Ayittey didn't contact me to seek favours for SIPH - Agbodo

GNA

Accra, Nov. 10, GNA - An Accra Fast Track Court hearing the Ghana Rubber Estates Limited (GREL) divestiture case, was on Wednesday told that favours were not sought on behalf of Societe Industrielle Plantation Hevea (SIPH), the French company that won the bid for the divestiture.

Giving evidence at the court under cross-examination, Emmanuel Amuzu Agbodo, former Executive Secretary of the Divestiture Implementation Committee (DIC), and one of the three accused persons said during his tenure of office, Hanny Sherry Ayittey, treasurer of the 31st December Women's Movement did not approach him to seek any favours on behalf of SIPH.

Agbodo, Ayittey and Ralph Casely-Hayford, a businessman, are being tried for their alleged involvement in corruption when GREL's divestiture programme was going on in 1996.

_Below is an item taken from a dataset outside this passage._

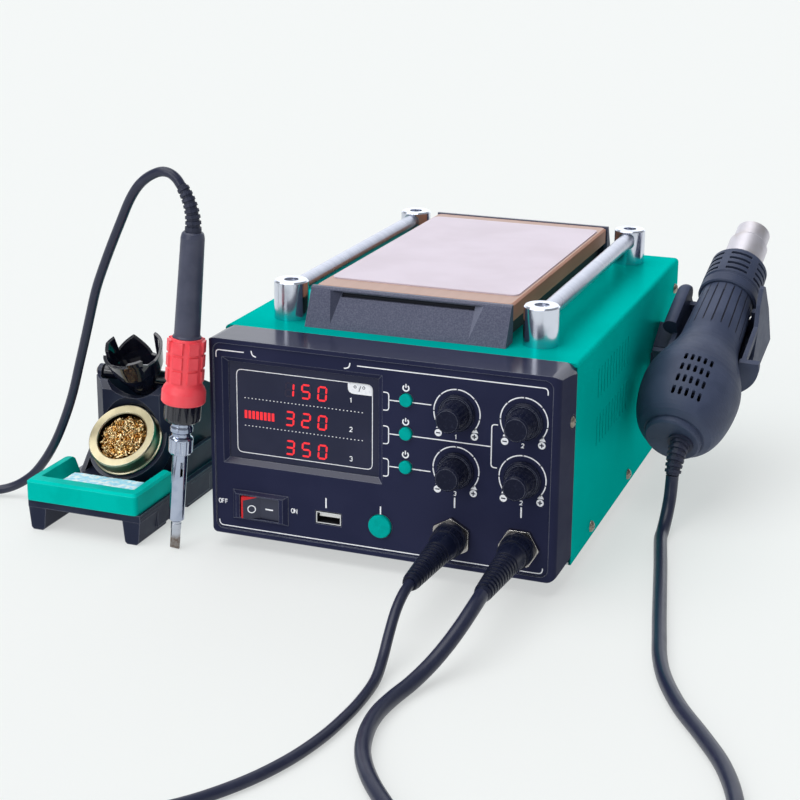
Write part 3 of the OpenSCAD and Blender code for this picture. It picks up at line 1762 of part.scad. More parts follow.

They have all denied their various charges, and the trial judge, Mr Justice J C Amonoo-Monney, Appeal Court Judge, with an additional responsibility on the case as a High Court Judge, has admitted each of them to a self-recognisance bail.

Mr David Lamptey is counsel for Ayittey, whilst Mr John-Hanson Senoo and Mr Rodney Heward-Mills are defending Agbodo and Casely-Hayford respectively.

Agbodo told the court that after the privatisation of GREL, there was the Share Sale and Purchase Agreement concluded and executed between DIC and SIPH on May 12, 1997.

Asked by counsel where the original copies of that document whose photocopy he tended in evidence could be traced, Agbodo said both SIPH and DIC possessed them.

Agbodo examined the document, after which he told the court that he initialled all its nine pages, adding that there was also a Shareholders' Agreement.

Asked who the parties to that agreement were, the former DIC Executive Secretary said, its three signatories were SIPH, GREL and the Government.

Agbodo told the court that even though his outfit, that is, DIC was not a signatory to the agreement, the original copy could be found there.

Asked by counsel whether DIC had anything to do with GREL's divestiture programme, Agbodo said certain parts of the programme was handled by an Evaluation Team put in place by his outfit.

Quizzed by counsel as to who constituted the DIC membership and its co-opted membership in 1998, Agbodo said he could not tell off-hand who those members were.

This response prompted the trial judge to advise counsel to take steps to secure documents in connection with DIC's membership. Consequently, proceedings were adjourned to Tuesday, November 16 for further cross-examination of Agbodo.

At Wednesday's sitting, Ayittey, who had been absent for some time now because of ill health was present in court.